#### [Collected data]
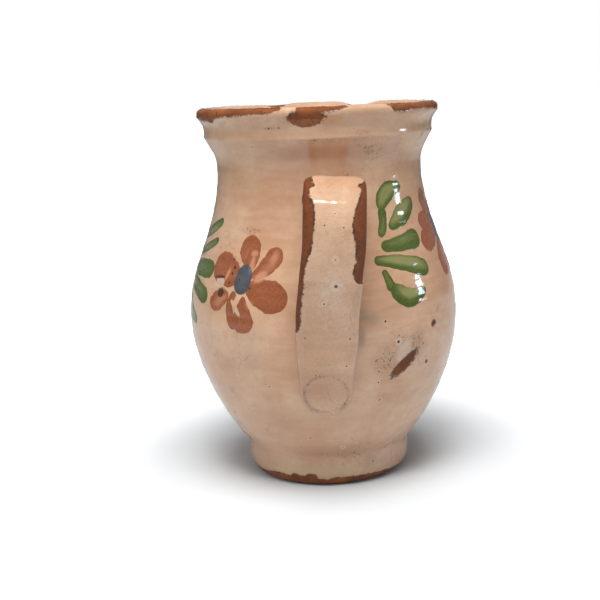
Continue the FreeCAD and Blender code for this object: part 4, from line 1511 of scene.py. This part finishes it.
@dataclass
class Motif:
    """A flower and its spray of leaves, brushed on the glazed belly. bedding is how far the slip's edges and back
    sink into the glaze, and laid_over is how much higher each stroke lies than the one before it."""

    name: str
    wall: Wall
    flower: tuple[Stroke, ...]
    flower_azimuth: float
    flower_height: float
    spray: tuple[Stroke, ...]
    spray_azimuth: float
    spray_height: float
    relief: float = 0.05
    eye_relief: float = 0.16
    bedding: float = 0.06
    laid_over: float = 0.012

    def stroke_grid(self, stroke: Stroke, azimuth: float, height: float, relief: float) -> Grid:
        """One stroke as a thin closed pillow on the wall. Its middle line is a parabola through start, bend and end,
        its half width is a smooth curve through the three halves with round ends, and its outline wavers slightly.

        Args:
            stroke: The stroke.
            azimuth: The motif's middle.
            height: The motif's height.
            relief: How far the slip stands off the glaze.

        Returns:
            Rows along the stroke, columns over its face and back under it.
        """
        share = (1 - np.cos(np.linspace(0, math.pi, 72))) / 2
        s = share[:, None]
        a, b, c = (np.array(p)[None, :] for p in (stroke.start, stroke.bend, stroke.end))
        line = a * (1 - s) ** 2 + 2 * b * s * (1 - s) + c * s**2
        along = 2 * (b - a) * (1 - s) + 2 * (c - b) * s
        along /= np.hypot(along[:, 0], along[:, 1])[:, None]
        normal = np.stack([-along[:, 1], along[:, 0]], axis=1)
        length = float(np.sum(np.hypot(*np.diff(line, axis=0).T)))
        half = smooth_through(np.array([0.0, 0.5, 1.0]), np.array(stroke.halves)[:, None], share)[:, 0]
        first, last = stroke.halves[0], stroke.halves[2]
        rounding = np.sqrt(np.clip(1 - (1 - np.clip(share * length / max(first, 0.6), 0, 1)) ** 2, 0, 1))
        rounding *= np.sqrt(np.clip(1 - (1 - np.clip((1 - share) * length / last, 0, 1)) ** 2, 0, 1))
        seed = stroke.start[0] * 1.7 + stroke.end[1]
        waver = 1 + 0.03 * np.sin(share * 19 + seed) + 0.02 * np.sin(share * 43 + seed * 3)
        half = half * rounding * waver
        top = np.linspace(-1, 1, 29)
        under = np.linspace(1, -1, 9)[1:-1]
        across = np.concatenate([top, under])
        is_top = np.concatenate([np.ones(len(top)), np.zeros(len(under))])
        flat = line[:, None, :] + normal[:, None, :] * (half[:, None] * across[None, :])[:, :, None]
        ends = np.clip(rounding * 3, 0, 1)[:, None]
        dome = np.clip((1 - across[None, :] ** 2) * np.maximum(half[:, None], 0.3) / 0.45, 0, 1) ** 0.5 * ends
        face = relief * dome - self.bedding * (1 - dome)
        lift = self.wall.glaze + np.where(is_top > 0, face, -self.bedding)
        angle = azimuth + np.degrees(flat[..., 0] / self.wall.radius_at(height))
        level = height + flat[..., 1]
        spots = self.wall.outside_spots(angle, level, lift)
        middle = bell(across[None, :], stroke.side, 0.62) * np.sin(math.pi * np.clip(s, 0, 1)) ** 0.7
        thin = np.clip(stroke.thin * middle * 1.5, 0, 1) * is_top[None, :]
        marks = {"lost": 0 * thin, "chipped": 0 * thin, "thin": thin}
        for mark in SLIP_MARKS:
            u, v = self.wall.mark_axes(angle, level, mark)
            near = np.exp(-((np.hypot(u / mark.half_length, v / mark.half_width) ** 3) * 0.8))
            marks[mark.kind] = np.maximum(marks[mark.kind], near * mark.strength)
        uv = np.stack(np.broadcast_arrays(s * length / 10, 0.5 + across[None, :] / 2), axis=-1)
        uv = uv + np.array([seed * 0.37, seed * 0.73])
        return Grid(spots, values=marks, uv=uv)

    def piece(
        self,
        suffix: str,
        strokes: tuple[Stroke, ...],
        middle: tuple[float, float],
        relief: float,
        finish: bpy.types.Material,
        slot: Slot,
    ) -> bpy.types.Object:
        """Joins strokes into one dressed piece that stands for the CAD node of the same name.

        Args:
            suffix: The rest of the piece's name, after the motif's.
            strokes: The strokes, in the order of painting.
            middle: The drawing's middle, as azimuth and height.
            relief: How far the first stroke stands off the glaze.
            finish: The piece's material.
            slot: The record's slot for it. Not used.

        Returns:
            The piece.
        """
        grids = [self.stroke_grid(s, *middle, relief + self.laid_over * i) for i, s in enumerate(strokes)]
        made = make_mesh_object(f"{self.name}_{suffix}_brushed", grids)
        settle(made, f"{self.name}_{suffix}", finish)
        return made

    def build(
        self, rust: bpy.types.Material, blue: bpy.types.Material, green: bpy.types.Material
    ) -> list[bpy.types.Object]:
        """Makes and dresses the petals, the flower's centre and the leaves.

        Args:
            rust: Material of the petals.
            blue: Material of the centre.
            green: Material of the leaves.

        Returns:
            The three pieces.
        """
        flower, spray = (self.flower_azimuth, self.flower_height), (self.spray_azimuth, self.spray_height)
        return [
            self.piece("flower_petals", self.flower, flower, self.relief, rust, Slot.RUST),
            self.piece("flower_centre", FLOWER_EYE, flower, self.eye_relief, blue, Slot.BLUE),
            self.piece("leaf_spray", self.spray, spray, self.relief, green, Slot.GREEN),
        ]


# ------------------------------------------------------------------------------------------------ the studio
def stand_at(name: str, data: bpy.types.ID, axes: tuple[Points, Points, Points], place: Iterable) -> bpy.types.Object:
    """Puts a camera or a light in the scene.

    Args:
        name: The object's name.
        data: The camera or light.
        axes: Unit directions of its right side, its top and its back.
        place: Where it stands, in millimetres.

    Returns:
        The object.
    """
    matrix = np.eye(4)
    matrix[:3, 0], matrix[:3, 1], matrix[:3, 2] = axes
    matrix[:3, 3] = np.array(place) * MM
    made = bpy.data.objects.new(name, data)
    bpy.context.scene.collection.objects.link(made)
    made.matrix_world = Matrix(matrix.tolist())
    return made


@dataclass
class Studio:
    """Pale floor, soft light and the camera."""

    distance: float = 606.3
    height: float = 210.6
    pitch: float = 10.91
    roll: float = 2.1
    focal: float = 1113.2
    aside: float = 24.0
    frame_width: float = 600.0
    sensor_width: float = 36.0
    aim_height: float = 100.0
    floor_reach: float = 6.0  # metres each way

    def camera(self) -> None:
        """Stands the camera behind the handle, looking along +Y and down, rolled so that the pot leans left."""
        data = bpy.data.cameras.new("camera")
        data.sensor_width = self.sensor_width
        data.lens = self.sensor_width * self.focal / self.frame_width
        tip, turn = math.radians(self.pitch), math.radians(self.roll)
        data.shift_x = -self.aside * math.cos(turn) / self.frame_width
        data.shift_y = -self.aside * math.sin(turn) / self.frame_width
        ahead = np.array([0, math.cos(tip), -math.sin(tip)])
        upward = np.array([0, math.sin(tip), math.cos(tip)])
        aside = np.array([1, 0, 0])
        right = math.cos(turn) * aside - math.sin(turn) * upward
        top = math.sin(turn) * aside + math.cos(turn) * upward
        place = (0, -self.distance, self.height)
        bpy.context.scene.camera = stand_at("camera", data, (right, top, -ahead), place)

    def lamp(
        self, name: str, place: tuple, size: tuple, power: float, colour: Colour = WHITE, mirrored: bool = False
    ) -> None:
        """Adds one rectangular light that points at the pot's belly.

        Args:
            name: The light's name.
            place: Where it hangs, in millimetres.
            size: Its width and height.
            power: Its power in watts.
            colour: Its colour in linear light.
            mirrored: True if the glaze mirrors it, False if a diffuser hides it.
        """
        data = bpy.data.lights.new(name, "AREA")
        data.shape = "RECTANGLE"
        data.size, data.size_y = size[0] * MM, size[1] * MM
        data.energy, data.color = power, colour[:3]
        back = np.array(place, float) - np.array([0, 0, self.aim_height])
        back /= np.linalg.norm(back)
        side = np.cross([0, 0, 1], back)
        side /= np.linalg.norm(side)
        stand_at(name, data, (side, np.cross(back, side), back), place).visible_glossy = mirrored

    def lights(self) -> None:
        """Two soft keys in front, left and right, a soft light overhead, and two lights that the glaze mirrors: a
        small bluish window to the right and a strip over the camera."""
        self.lamp("key left", (-950, -1050, 1050), (700, 700), 6.4)
        self.lamp("key right", (950, -1050, 900), (700, 700), 1.4)
        self.lamp("overhead", (0, -450, 1500), (900, 900), 27.6)
        self.lamp("window", (1500, 0, 300), (190, 220), 2.6, rgb(0.72, 0.86, 1.0), mirrored=True)
        self.lamp("strip", (-60, -900, 1560), (400, 110), 5.2, mirrored=True)

    def surroundings(self) -> None:
        """White behind the pot, and a dimmer room in front of it for the glaze to reflect."""
        world = bpy.data.worlds.new("room")
        world.use_nodes = True
        tree = world.node_tree
        tree.nodes.clear()
        w = Wiring(tree)
        way = w.add("TexCoord").outputs["Generated"]
        parts = w.add("SeparateXYZ", {0: way}).outputs
        behind = w.ease(parts[1], 0.25, 0.3)
        over = w.ease(parts[2], 0.1, 0.75)
        room = w.blend(behind, rgb(0.17, 0.17, 0.17), rgb(0.24, 0.25, 0.26))
        room = w.blend(over, room, rgb(0.42, 0.42, 0.42))
        path = w.add("LightPath").outputs
        soft = w.blend(path["Is Diffuse Ray"], room, rgb(0.15, 0.15, 0.15))
        colour = w.blend(path["Is Camera Ray"], soft, WHITE)
        glow = w.add("Background", {"Color": colour, "Strength": 1.0})
        sink = w.add("OutputWorld")
        tree.links.new(glow.outputs[0], sink.inputs[0])
        bpy.context.scene.world = world

    def floor(self) -> None:
        """A wide pale floor that isn't part of the object. Away from the pot it glows white for the camera, painted
        light that leaves only a soft shadow near the pot.
        """
        mesh = bpy.data.meshes.new("floor")
        signs = ((-1, -1), (1, -1), (1, 1), (-1, 1))
        mesh.from_pydata([(x * self.floor_reach, y * self.floor_reach, 0) for x, y in signs], [], [(0, 1, 2, 3)])
        made = bpy.data.objects.new("floor", mesh)
        material, w = fresh_material("pale floor")
        away = w.add("VectorMath", {0: w.millimetres()}, operation="LENGTH").outputs["Value"]
        seen = w.add("LightPath").outputs["Is Camera Ray"]
        # Painted light: the floor glows more the further it lies from the pot, for camera rays only.
        glow = w.math("MULTIPLY", w.ease(away, 82.0, 262.0), seen)
        inputs = {
            "Base Color": rgb(0.70, 0.725, 0.74),
            "Roughness": 0.9,
            "Emission Color": w.blend(glow, BLACK, WHITE),
            "Emission Strength": 1.1,
        }
        shader = w.add("BsdfPrincipled", inputs)
        w.tree.links.new(shader.outputs[0], w.add("OutputMaterial").inputs[0])
        mesh.materials.append(material)
        bpy.context.scene.collection.objects.link(made)

    def build(self) -> None:
        """Makes the camera, lights, room and floor, and keeps white as white."""
        self.camera()
        self.lights()
        self.surroundings()
        self.floor()
        bpy.context.scene.view_settings.view_transform = "Standard"


def corners(box: Iterable) -> list[list[float]]:
    """A box's lowest and highest corners as plain numbers."""
    return [[float(x) for x in corner] for corner in box]


def main() -> None:
    """Builds the studio and every piece of the pitcher."""
    logging.basicConfig(level=logging.INFO, format="%(name)s: %(message)s")
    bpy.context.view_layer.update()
    Studio().build()
    wall = Wall()
    coat = WornGlaze(pits=wall.pits(WALL_PITS))
    Pot(wall, coat, WornGlaze(name="cream lining", pitted=0.3), BareClay()).build()
    Strap().build()
    burst = wall.pits(SLIP_PITS)
    rust = BrushedSlip("rust slip", rgb(0.235, 0.066, 0.025), rgb(0.46, 0.205, 0.11), 0.28, burst).material()
    blue = BrushedSlip("blue slip", rgb(0.055, 0.061, 0.072), rgb(0.11, 0.12, 0.13), 0.4, burst).material()
    green = BrushedSlip("green slip", rgb(0.055, 0.085, 0.014), rgb(0.23, 0.225, 0.085), 0.2).material()
    for motif in (
        Motif("left", wall, OPEN_FLOWER, -36.4, 115.8, WIDE_SPRAY, -70.0, 119.0),
        Motif("right", wall, TURNED_FLOWER, 79.0, 134.0, TALL_SPRAY, 38.5, 131.0),
        Motif("front", wall, OPEN_FLOWER, 198.0, 122.0, TALL_SPRAY, 160.0, 124.0),
    ):
        motif.build(rust, blue, green)
    luting = BareClay(name="luting slip").material()
    for name in ("upper_luting_slip", "lower_luting_slip"):
        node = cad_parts[name]
        node.data.materials.clear()
        node.data.materials.append(luting)


if __name__ == "__main__":
    main()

#### [Given task]
Only the lines from the one containing "bpy.context.view_layer.update()" to the end of the listing belong in the output, each reproduced exactly.

#### [Problem solution]
    bpy.context.view_layer.update()
    Studio().build()
    wall = Wall()
    coat = WornGlaze(pits=wall.pits(WALL_PITS))
    Pot(wall, coat, WornGlaze(name="cream lining", pitted=0.3), BareClay()).build()
    Strap().build()
    burst = wall.pits(SLIP_PITS)
    rust = BrushedSlip("rust slip", rgb(0.235, 0.066, 0.025), rgb(0.46, 0.205, 0.11), 0.28, burst).material()
    blue = BrushedSlip("blue slip", rgb(0.055, 0.061, 0.072), rgb(0.11, 0.12, 0.13), 0.4, burst).material()
    green = BrushedSlip("green slip", rgb(0.055, 0.085, 0.014), rgb(0.23, 0.225, 0.085), 0.2).material()
    for motif in (
        Motif("left", wall, OPEN_FLOWER, -36.4, 115.8, WIDE_SPRAY, -70.0, 119.0),
        Motif("right", wall, TURNED_FLOWER, 79.0, 134.0, TALL_SPRAY, 38.5, 131.0),
        Motif("front", wall, OPEN_FLOWER, 198.0, 122.0, TALL_SPRAY, 160.0, 124.0),
    ):
        motif.build(rust, blue, green)
    luting = BareClay(name="luting slip").material()
    for name in ("upper_luting_slip", "lower_luting_slip"):
        node = cad_parts[name]
        node.data.materials.clear()
        node.data.materials.append(luting)


if __name__ == "__main__":
    main()